On March 27th, 2013, the European Commission has presented a package of initiatives to make trade mark registration systems all over the European Union cheaper, quicker, more reliable and predictable. The proposed reform would improve conditions for businesses to innovate and to benefit from more effective trade mark protection against counterfeits, including fake goods in transit through the EU's territory.

As regards fees, the Commission is proposing a principle of "one-class-per-fee" that will apply both for Community trade mark applications and for national trade mark applications. This will enable any business – particularly SMEs – to apply for trade mark protection according to their actual business needs, at a cost that covers those individual needs only. Under the current system, the fee for registering a trade mark allows for the registration of up to three product classes. Under the revised system, a trade mark can be registered for only one product class. So at EU level, businesses will pay substantially less when they seek to obtain protection for one class of product only.

Internal Market and Services Commissioner Michel Barnier said: "Trade marks were the EU’s first success in intellectual property rights. The harmonisation of Member States' laws in 1989 and the creation of the Community trade mark in 1994 paved the way for other tools for intellectual property protection, such as design protection and the unitary patent. Today, 20 years later, I am very proud to announce that our trade mark system has stood the test of time. There is no need for a major overhaul: the foundations of our system remain perfectly valid.

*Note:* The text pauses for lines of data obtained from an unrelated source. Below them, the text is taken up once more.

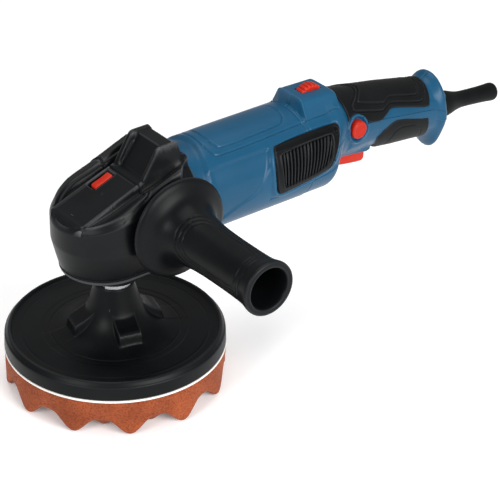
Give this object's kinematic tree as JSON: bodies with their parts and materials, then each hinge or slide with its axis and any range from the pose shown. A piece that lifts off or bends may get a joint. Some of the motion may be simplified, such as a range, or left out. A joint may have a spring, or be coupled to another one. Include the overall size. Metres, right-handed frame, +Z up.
{
  "type": "rotary polisher",
  "caption": "Corded rotary polisher with a right-angle gear head, side handle, barrel grip with trigger, speed wheel and a waved foam polishing pad on a backing pad.",
  "frame": {"origin": "centre of the foam pad's polishing face, on the spindle axis", "axes": "+Z up the spindle, +X from the spindle towards the rear grip along the motor, side handle along -Y"},
  "size_m": [0.4736, 0.2414, 0.195],
  "materials": {
    "orange_foam": "open-cell polyurethane foam",
    "white_loop": "knitted loop cloth",
    "black_rubber": "moulded flexible polyurethane, satin",
    "soft_rubber": "fine-grained soft elastomer, matte",
    "black_metal": "powder coat, satin",
    "black_plastic": "fine spark texture",
    "blue_plastic": "glass-filled nylon, fine texture",
    "red_plastic": "smooth moulded",
    "steel": "ground",
    "dark_steel": "black oxide",
    "copper": "enamelled wire and copper bars",
    "brass": "drawn",
    "carbon": "pressed graphite",
    "board_green": "solder mask"
  },
  "bodies": {
    "body": {"lower_bearing": "steel", "upper_bearing": "steel", "bearing_flange": "black_metal", "flange_screws": "dark_steel", "gear_housing": "black_metal", "front_cover": "black_plastic", "rear_cover": "black_plastic", "cover_screws": "dark_steel", "front_motor_bearing": "steel", "rear_motor_bearing": "steel", "motor_housing": "blue_plastic", "housing_screws": "dark_steel", "air_baffle": "black_plastic", "stator_core": "dark_steel", "field_coils": "copper", "brush_bracket": "black_plastic", "brush_holders": "brass", "carbon_brushes": "carbon", "brush_springs": "steel", "rear_housing_right": "blue_plastic", "rear_housing_left": "blue_plastic", "shell_screws": "dark_steel", "soft_cover_top": "soft_rubber", "soft_cover_bottom": "soft_rubber", "dial_axle": "steel", "speed_board": "board_green", "switch_body": "black_plastic", "trigger_pin": "steel", "cord_guard": "soft_rubber", "cord_clamp": "black_plastic", "clamp_screws": "dark_steel", "side_handle": "soft_rubber", "side_handle_stud": "steel"},
    "pad_spindle": {"spindle": "steel", "crown_gear": "steel", "pad_insert": "steel", "backing_pad": "black_rubber", "velcro_disc": "white_loop", "foam_pad": "orange_foam"},
    "armature": {"armature_shaft": "steel", "pinion": "steel", "pinion_nut": "steel", "armature_core": "dark_steel", "armature_windings": "copper", "commutator": "copper", "cooling_fan": "black_plastic"},
    "spindle_lock": {"lock_button": "red_plastic", "lock_pin": "steel", "lock_spring": "steel"},
    "trigger": {"trigger": "red_plastic", "trigger_spring": "steel"},
    "lock_on": {"lock_on_button": "red_plastic"},
    "dial": {"speed_dial": "red_plastic"},
    "vent_right": {"vent_cover_right": "black_plastic"},
    "vent_left": {"vent_cover_left": "black_plastic"}
  },
  "joints": [
    {"name": "spindle_spin", "type": "hinge", "parent": "body", "child": "pad_spindle", "pos_m": [0, 0, 0.144], "axis": [0, 0, 1], "continuous": true},
    {"name": "armature_spin", "type": "hinge", "parent": "body", "child": "armature", "pos_m": [0.1, 0, 0.144], "axis": [1, 0, 0], "continuous": true},
    {"name": "spindle_lock_press", "type": "slide", "parent": "body", "child": "spindle_lock", "axis": [0, 0, -1], "range_m": [0, 0.004], "stiffness_N_per_m": 800, "deforming": ["lock_spring"]},
    {"name": "trigger_pull", "type": "hinge", "parent": "body", "child": "trigger", "pos_m": [0.212, 0, 0.1315], "axis": [0, -1, 0], "range_deg": [0, 6], "stiffness_Nm_per_rad": 1.5, "springref_deg": -3.44, "deforming": ["trigger_spring"]},
    {"name": "lock_on_press", "type": "slide", "parent": "body", "child": "lock_on", "axis": [0, 1, 0], "range_m": [0, 0.003], "stiffness_N_per_m": 600},
    {"name": "speed_dial_turn", "type": "hinge", "parent": "body", "child": "dial", "pos_m": [0.186, 0, 0.1816], "axis": [0, 1, 0], "range_deg": [0, 260]},
    {"name": "vent_right_pull", "type": "slide", "parent": "body", "child": "vent_right", "axis": [0, -1, 0], "range_m": [0, 0.015]},
    {"name": "vent_left_pull", "type": "slide", "parent": "body", "child": "vent_left", "axis": [0, 1, 0], "range_m": [0, 0.015]}
  ],
  "couplings": [
    {"joint": "armature_spin", "follows": "spindle_spin", "ratio": 3.7}
  ]
}
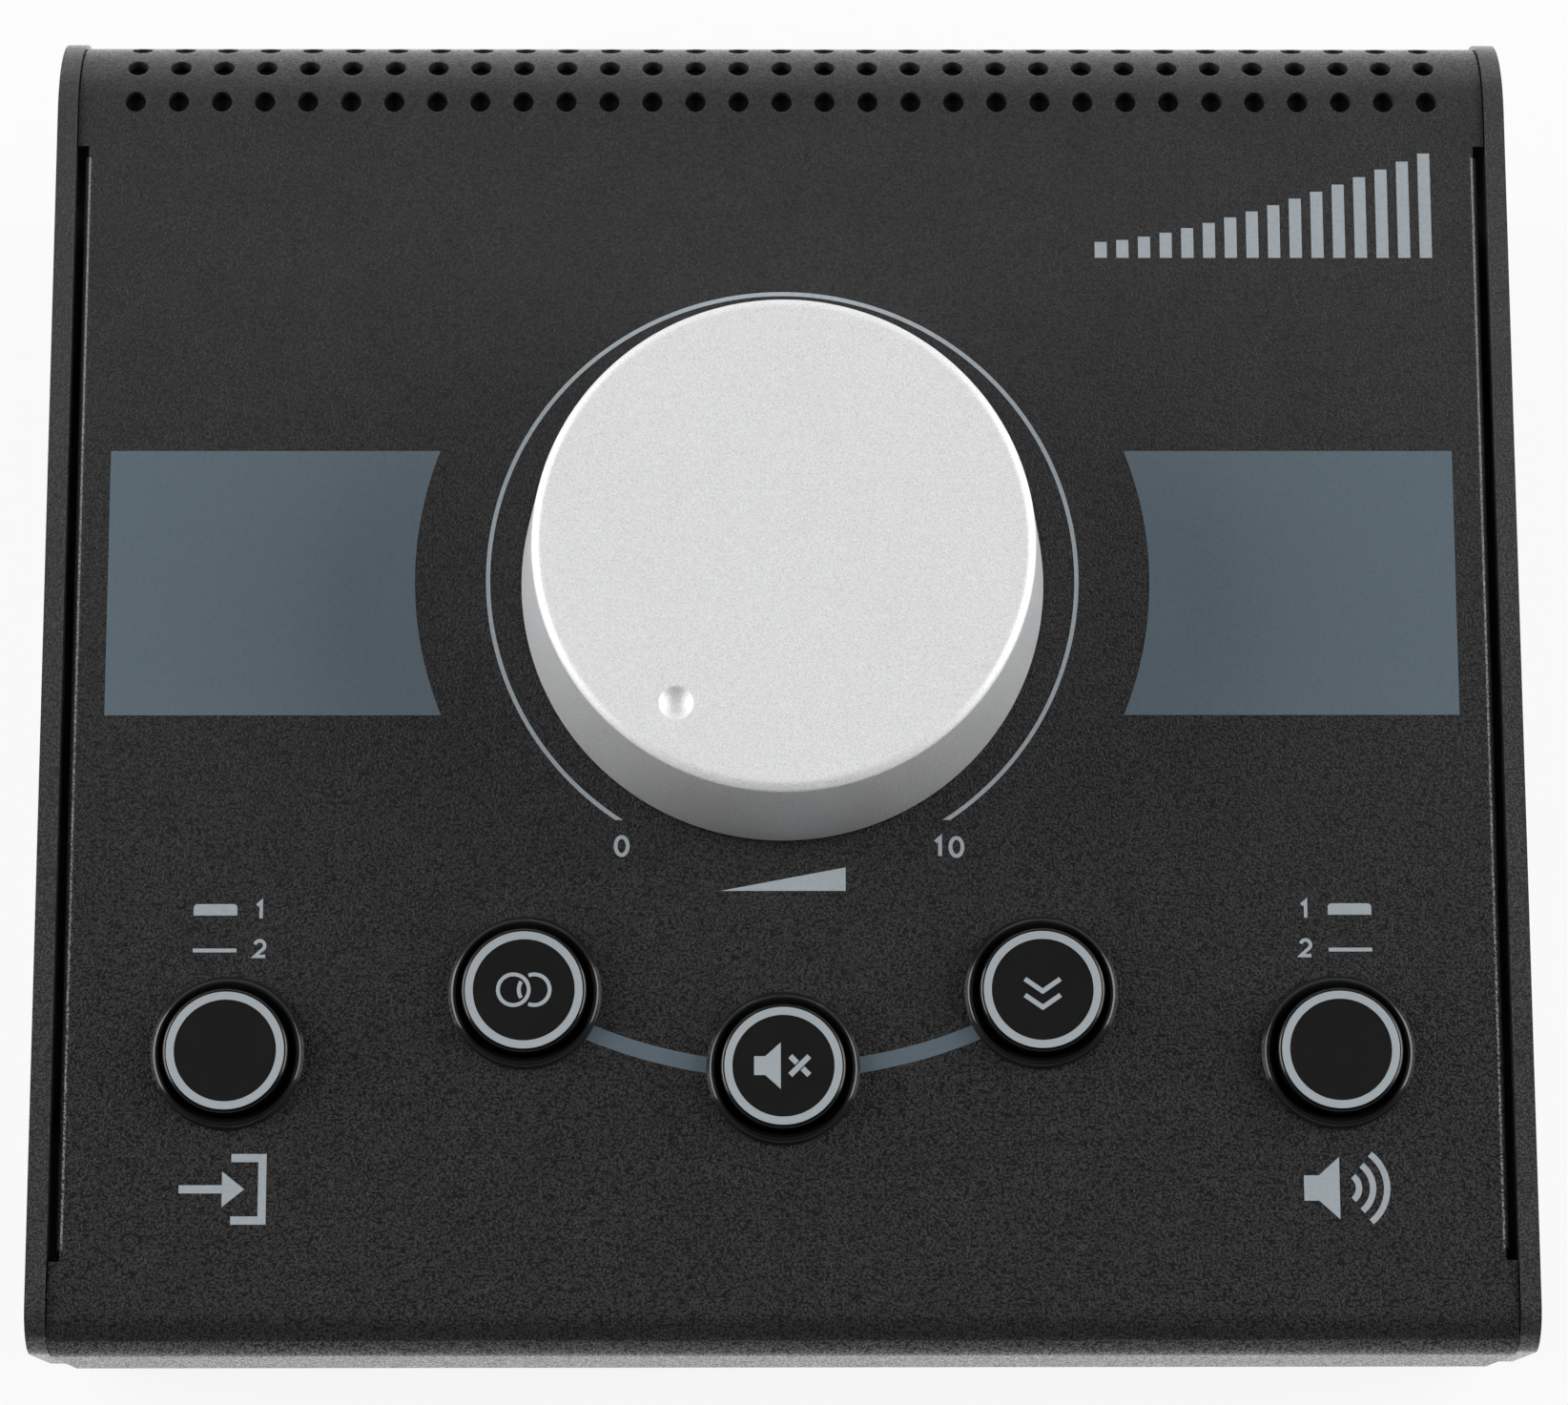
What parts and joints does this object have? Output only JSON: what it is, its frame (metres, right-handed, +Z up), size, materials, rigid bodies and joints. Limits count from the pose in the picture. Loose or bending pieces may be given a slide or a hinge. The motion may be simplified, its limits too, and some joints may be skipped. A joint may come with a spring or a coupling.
{
  "type": "studio monitor controller",
  "caption": "Sloped desktop volume controller with a large dial, a front row of push buttons, a vented rear roll and rear jack sockets.",
  "frame": {"origin": "on the surface it stands on, under the middle of the case", "axes": "+X to the user's right along the case, +Y from the user to the rear sockets, +Z up"},
  "size_m": [0.195, 0.1806, 0.0788],
  "materials": {
    "black_powder_coat": "fine textured black powder coat",
    "aluminium": "satin anodised, turned",
    "steel": "nickel plated",
    "dark_steel": "black oxide",
    "gloss_black": "glossy",
    "matt_black": "fine matt",
    "rubber": "matt",
    "green_board": "solder mask",
    "grey_cable": "smooth",
    "natural_nylon": "smooth"
  },
  "bodies": {
    "housing": {"top_cover": "black_powder_coat", "bottom_tray": "black_powder_coat", "left_side_plate": "black_powder_coat", "right_side_plate": "black_powder_coat", "foot_front_left": "rubber", "side_screw_front_left": "dark_steel", "foot_front_right": "rubber", "side_screw_front_right": "dark_steel", "foot_rear_left": "rubber", "side_screw_rear_left": "dark_steel", "foot_rear_right": "rubber", "side_screw_rear_right": "dark_steel", "control_board": "green_board", "jack_board": "green_board", "ribbon_cable": "grey_cable", "pot_housing": "steel", "pot_washer": "steel", "pot_nut": "steel", "source_bezel": "gloss_black", "source_switch_housing": "natural_nylon", "mono_bezel": "gloss_black", "mono_switch_housing": "natural_nylon", "mute_bezel": "gloss_black", "mute_switch_housing": "natural_nylon", "dim_bezel": "gloss_black", "dim_switch_housing": "natural_nylon", "monitor_bezel": "gloss_black", "monitor_switch_housing": "natural_nylon", "jack_1": "matt_black", "jack_nut_1": "steel", "jack_2": "matt_black", "jack_nut_2": "steel", "jack_3": "matt_black", "jack_nut_3": "steel", "jack_4": "matt_black", "jack_nut_4": "steel", "jack_5": "matt_black", "jack_nut_5": "steel", "jack_6": "matt_black", "jack_nut_6": "steel", "jack_7": "matt_black", "jack_nut_7": "steel", "jack_8": "matt_black", "jack_nut_8": "steel", "mini_jack": "matt_black", "mini_jack_nut": "steel"},
    "volume_dial": {"volume_knob": "aluminium", "knob_insert": "matt_black", "pot_shaft": "aluminium"},
    "source_button": {"source_button_cap": "matt_black", "source_switch_plunger": "natural_nylon"},
    "mono_button": {"mono_button_cap": "matt_black", "mono_switch_plunger": "natural_nylon"},
    "mute_button": {"mute_button_cap": "matt_black", "mute_switch_plunger": "natural_nylon"},
    "dim_button": {"dim_button_cap": "matt_black", "dim_switch_plunger": "natural_nylon"},
    "monitor_button": {"monitor_button_cap": "matt_black", "monitor_switch_plunger": "natural_nylon"}
  },
  "joints": [
    {"name": "volume_turn", "type": "hinge", "parent": "housing", "child": "volume_dial", "pos_m": [0, 0.00865, 0.04859], "axis": [0, -0.1582, 0.9874], "range_deg": [-294, 0]},
    {"name": "source_press", "type": "slide", "parent": "housing", "child": "source_button", "axis": [0, -0.1582, 0.9874], "range_m": [-0.0025, 0], "stiffness_N_per_m": 800, "springref_m": 0.0008},
    {"name": "mono_press", "type": "slide", "parent": "housing", "child": "mono_button", "axis": [0, -0.1582, 0.9874], "range_m": [-0.0025, 0], "stiffness_N_per_m": 800, "springref_m": 0.0008},
    {"name": "mute_press", "type": "slide", "parent": "housing", "child": "mute_button", "axis": [0, -0.1582, 0.9874], "range_m": [-0.0025, 0], "stiffness_N_per_m": 800, "springref_m": 0.0008},
    {"name": "dim_press", "type": "slide", "parent": "housing", "child": "dim_button", "axis": [0, -0.1582, 0.9874], "range_m": [-0.0025, 0], "stiffness_N_per_m": 800, "springref_m": 0.0008},
    {"name": "monitor_press", "type": "slide", "parent": "housing", "child": "monitor_button", "axis": [0, -0.1582, 0.9874], "range_m": [-0.0025, 0], "stiffness_N_per_m": 800, "springref_m": 0.0008}
  ]
}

What we are aiming for is a well-targeted modernisation to make trade mark protection easier, cheaper, and more effective."

In order to foster innovation and growth by making trade mark systems in Europe more accessible and efficient for businesses, the proposed revision would:

  • Streamline and harmonise registration procedures, including at Member State level, taking the Community trade mark system as a benchmark;
  • Modernise the existing provisions and increase legal certainty by amending outdated provisions, removing ambiguities, clarifying trade mark rights in terms of their scope and limitations and incorporating extensive case law of the Court of Justice;
  • Improve the means to fight against counterfeit goods in transit through the EU’s territory; and
  • Facilitate cooperation between the Member States’ offices and the EU trade mark agency – the Office for Harmonisation in the Internal Market (OHIM) - in order to promote convergence of their practices and the development of common tools.